Japan's metre, kilogram prototypes shown to press

Provided by Nation.

The National Institute of Advanced Industrial Science and Technology, or AIST, showed Japan's metre and kilogram prototypes to the press on Monday, ahead of the 150th anniversary later this month of the conclusion of the Metre Convention in 1875.

Near the end of the 18th century, 1 metre was defined as one-10 millionth of the distance from the equator to the North Pole along a meridian through Paris and 1 kilogram as the mass of a litre of water.

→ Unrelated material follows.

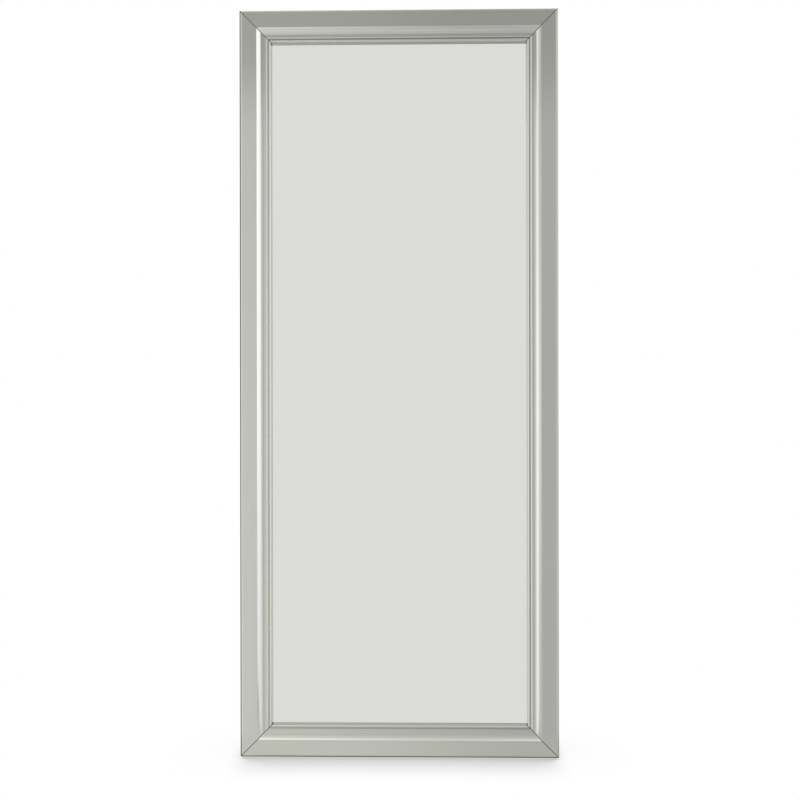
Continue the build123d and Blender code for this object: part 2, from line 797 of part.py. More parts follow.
def strike_screw_points(z):
    """Screw places of a strike plate, on its outer face."""
    x = x_in - CATCH_WIDTH / 2
    return [(x, y_door_back + STRIKE_THICKNESS, z + sign * STRIKE_SCREW_OFFSET) for sign in (-1, 1)]


def strike_plate(z):
    """Steel plate on the door that the catch pulls on."""
    x = x_in - CATCH_WIDTH / 2
    half = STRIKE_WIDTH / 2
    plate = block(
        (x - half, y_door_back, z - STRIKE_HEIGHT / 2),
        (x + half, y_door_back + STRIKE_THICKNESS, z + STRIKE_HEIGHT / 2),
    )
    plate = fillet(plate.edges().filter_by(Axis.Y), STRIKE_CORNER)
    points = strike_screw_points(z)
    cuts = screw_holes(points, FORWARD, SMALL_SHANK, STRIKE_THICKNESS)
    return plate - cuts - countersinks(points, FORWARD, SMALL_HEAD, SMALL_SHANK)


def bumpers():
    """Soft discs on the front edge of the right side, which the closed door meets."""
    heights = spread(z_low + BUMPER_END_INSET, z_high - BUMPER_END_INSET, BUMPER_COUNT)
    return [rod((x_board, y_carcass, z), FORWARD, BUMPER_RADIUS, door_gap - BUMPER_GAP) for z in heights]


def glide_points():
    """Centres of the glides on the floor."""
    depths = (y_carcass + GLIDE_INSET, y_back - GLIDE_INSET)
    return [(side * x_board, y, 0) for side in (-1, 1) for y in depths]


def glide(point):
    """Nylon glide with a recess for its nail's head."""
    pad = rod(point, UP, GLIDE_RADIUS, GLIDE_HEIGHT)
    pad = chamfer(pad.faces().sort_by(Axis.Z)[0].edges(), GLIDE_EASE)
    recess = rod(point, UP, NAIL_HEAD_RADIUS + SCREW_CLEARANCE, NAIL_RECESS)
    return pad - recess - rod(point, UP, NAIL_RADIUS + SCREW_CLEARANCE, GLIDE_HEIGHT)


def glide_nail(point):
    """Nail that holds a glide, with its head sunk in the pad."""
    x, y, floor = point
    seat = (x, y, floor + nail_seat)
    head = rod(seat, UP, NAIL_HEAD_RADIUS, NAIL_HEAD_HEIGHT)
    return head + rod(seat, UP, NAIL_RADIUS, NAIL_LENGTH)


def glide_nail_holes():
    """Bores for the glide nails in the lower ends of the sides."""
    return [rod(point, UP, NAIL_RADIUS + SCREW_CLEARANCE, nail_tip + HOLE_EXTRA) for point in glide_points()]


def side_panel(side):
    """Side of the cabinet, with its rebate, shelf pin holes and bores for the fittings."""
    xs = sorted((side * x_in, side * x_out))
    board = block((xs[0], y_carcass, z_low), (xs[1], y_back, z_high))
    rebate_xs = sorted((side * x_in, side * (x_in + BACK_REBATE)))
    board -= block((rebate_xs[0], y_panel_front, z_low), (rebate_xs[1], y_back, z_high))
    cuts = pin_holes(side) + cam_cuts() + dowels(DOWEL_CLEARANCE) + glide_nail_holes()
    cuts += screw_holes(back_screw_points(), FORWARD, PAN_SHANK, PAN_LENGTH)
    if side < 0:
        cuts += screw_holes(hinge_screw_points(y_carcass - HINGE_LEAF), BACKWARD, SMALL_SHANK, SMALL_LENGTH)
    else:
        for z in catch_heights():
            cuts += screw_holes(catch_screw_points(z), RIGHT, PAN_SHANK, PAN_LENGTH)
    return board - near(board, cuts)


def near(board, cuts):
    """The cuts whose boxes meet the board's box."""
    box = board.bounding_box()
    kept = []
    for cut in cuts:
        other = cut.bounding_box()
        apart = (
            other.min.X > box.max.X
            or other.max.X < box.min.X
            or other.min.Y > box.max.Y
            or other.max.Y < box.min.Y
            or other.min.Z > box.max.Z
            or other.max.Z < box.min.Z
        )
        if not apart:
            kept.append(cut)
    return kept


def cross_board(low, high, front, back):
    """Board or rail between the sides, bored for its cams, dowels and screws."""
    board = block((-x_in, front, low), (x_in, back, high))
    cuts = cam_cuts() + dowels(DOWEL_CLEARANCE) + wall_holes()
    cuts += screw_holes(back_screw_points(), FORWARD, PAN_SHANK, PAN_LENGTH)
    return board - near(board, cuts)


def frame_nodes():
    """The four mouldings, with mortises and screw holes at the back."""
    low_left = (-x_frame, y_door_back, z_frame_low)
    low_right = (x_frame, y_door_back, z_frame_low)
    high_left = (-x_frame, y_door_back, z_frame_high)
    high_right = (x_frame, y_door_back, z_frame_high)
    members = {
        "frame_left_stile": frame_member(high_left, DOWN, FRAME_HEIGHT),
        "frame_right_stile": frame_member(low_right, UP, FRAME_HEIGHT),
        "frame_top_rail": frame_member(high_right, LEFT, FRAME_WIDTH),
        "frame_bottom_rail": frame_member(low_left, RIGHT, FRAME_WIDTH),
    }
    cuts = mitre_tenons(TENON_CLEARANCE)
    for corner in frame_corners():
        cuts += screw_holes(corner_plate_holes(corner), FORWARD, SMALL_SHANK, SMALL_LENGTH)
    cuts += screw_holes(backer_screw_points(), FORWARD, PAN_SHANK, PAN_LENGTH)
    cuts += screw_holes(hinge_screw_points(y_door_back + HINGE_LEAF), FORWARD, SMALL_SHANK, SMALL_LENGTH)
    for z in catch_heights():
        cuts += screw_holes(strike_screw_points(z), FORWARD, SMALL_SHANK, SMALL_LENGTH)
    return {name: member - near(member, cuts) for name, member in members.items()}


def door_nodes():
    """Everything that swings with the mirror."""
    small = countersunk_screw(SMALL_HEAD, SMALL_SHANK, SMALL_LENGTH)
    pan = pan_screw()
    corners = frame_corners()
    plate_points = [point for corner in corners for point in corner_plate_holes(corner)]
    strike_points = [point for z in catch_heights() for point in strike_screw_points(z)]
    nodes = frame_nodes()
    nodes["mitre_tenons"] = mitre_tenons(0)
    nodes["corner_plates"] = [corner_plate(corner) for corner in corners]
    nodes["corner_plate_screws"] = placed(small, plate_points, FORWARD)
    nodes["mirror_glass"] = mirror_glass()
    nodes["glass_foam_tape"] = foam_strips()
    nodes["glass_setting_blocks"] = setting_blocks()
    nodes["mirror_backer"] = door_backer()
    nodes["backer_screws"] = placed(pan, backer_screw_points(), FORWARD)
    nodes["hinge_door_leaf"] = hinge_leaf(on_door=True)
    nodes["hinge_door_screws"] = placed(small, hinge_screw_points(y_door_back + HINGE_LEAF), FORWARD)
    nodes["strike_plates"] = [strike_plate(z) for z in catch_heights()]
    nodes["strike_screws"] = placed(small, strike_points, FORWARD)
    return nodes


def cabinet_nodes():
    """Everything that stands still."""
    small = countersunk_screw(SMALL_HEAD, SMALL_SHANK, SMALL_LENGTH)
    pan = pan_screw()
    catch_points = [point for z in catch_heights() for point in catch_screw_points(z)]
    nodes = {"left_side": side_panel(-1), "right_side": side_panel(1)}
    for name, (low, front, back) in joined_boards().items():
        nodes[name] = cross_board(low, low + BOARD, front, back)
    for name, (low, high, front, back) in rails().items():
        nodes[name] = cross_board(low, high, front, back)
    for number, index in enumerate(loose_shelves(), start=1):
        nodes[f"loose_shelf_{number}"] = shelf(index)
    nodes["shelf_pins"] = shelf_pins()
    nodes["back_panel"] = back_panel()
    nodes["back_panel_screws"] = placed(pan, back_screw_points(), FORWARD)
    nodes["cam_locks"] = [cam(point, side) for point, side in cam_points()]
    nodes["cam_bolts"] = [cam_bolt(point, side) for point, side in cam_points()]
    nodes["dowels"] = dowels(0)
    nodes["hinge_cabinet_leaf"] = hinge_leaf(on_door=False)
    nodes["hinge_cabinet_screws"] = placed(small, hinge_screw_points(y_carcass - HINGE_LEAF), BACKWARD)
    nodes["hinge_pin"] = hinge_pin()
    nodes["catch_housings"] = [catch_housing(z) for z in catch_heights()]
    nodes["catch_magnets"] = [catch_magnet(z) for z in catch_heights()]
    nodes["catch_pole_plates"] = [plate for z in catch_heights() for plate in catch_poles(z)]
    nodes["catch_screws"] = placed(pan, catch_points, RIGHT)
    nodes["door_bumpers"] = bumpers()
    nodes["glides"] = [glide(point) for point in glide_points()]
    nodes["glide_nails"] = [glide_nail(point) for point in glide_points()]
    return nodes


def write(nodes):
    """Writes one STEP file for each node."""
    os.makedirs("parts", exist_ok=True)
    for name, shape in nodes.items():
        pieces = shape if isinstance(shape, list) else [shape]
        solids = [solid for piece in pieces for solid in piece.solids()]
        export_step(Compound(solids), f"parts/{name}.step")


write({**door_nodes(), **cabinet_nodes()})
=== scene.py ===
"""Dresses the standing mirror with shelves: mouldings, mirror plate, boards, fittings and their finishes.

Lengths are metres in the model's own frame: X to the viewer's right, Y towards the wall, Z up.
Every place comes from the model's solids, so the pieces fit it without being moved.
"""
import json
import logging
from dataclasses import dataclass, field
from enum import Enum
from math import atan, cos, degrees, pi, radians, sin, sqrt, tan
from typing import Iterable, Optional, Sequence, Union

import bmesh
import bpy
import numpy as np
from mathutils import Matrix, Vector


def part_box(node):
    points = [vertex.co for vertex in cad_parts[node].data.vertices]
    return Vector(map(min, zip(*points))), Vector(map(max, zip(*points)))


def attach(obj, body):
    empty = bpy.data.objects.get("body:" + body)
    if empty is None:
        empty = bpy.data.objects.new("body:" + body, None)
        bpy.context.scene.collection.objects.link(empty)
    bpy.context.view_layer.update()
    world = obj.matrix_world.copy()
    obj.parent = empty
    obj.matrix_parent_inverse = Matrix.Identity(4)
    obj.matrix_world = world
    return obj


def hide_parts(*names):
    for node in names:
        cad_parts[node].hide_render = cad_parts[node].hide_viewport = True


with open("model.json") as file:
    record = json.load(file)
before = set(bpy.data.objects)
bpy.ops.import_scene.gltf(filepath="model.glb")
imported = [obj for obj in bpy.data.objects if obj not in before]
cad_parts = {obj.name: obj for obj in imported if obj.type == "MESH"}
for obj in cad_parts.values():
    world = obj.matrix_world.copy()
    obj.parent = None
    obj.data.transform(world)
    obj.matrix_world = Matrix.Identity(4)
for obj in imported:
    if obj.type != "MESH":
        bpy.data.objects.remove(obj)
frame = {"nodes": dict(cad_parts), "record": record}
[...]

International metre and kilogram prototypes made of platinum-iridium alloy were created after the convention that standardised the units of measurement was concluded. Copies of them were delivered to Japan in 1890.With the advances of technologies making it impossible to ignore the metal prototype's deterioration over time as a margin of error, the metre standard was changed from the metal prototype to one employing the wavelength of light in 1960. A method using the distance light travels in a certain amount of time was adopted to define 1 metre in 1983.

The kilogram standard was updated to one using the Planck constant, a minimum unit of light energy, in 2019.The original kilogram prototype has been kept in a temperature- and humidity-controlled steel safe at AIST, in the city of Tsukuba, Ibaraki Prefecture, eastern Japan. It showed the smallest change in mass in the past 100 years among the prototypes provided to countries across the world.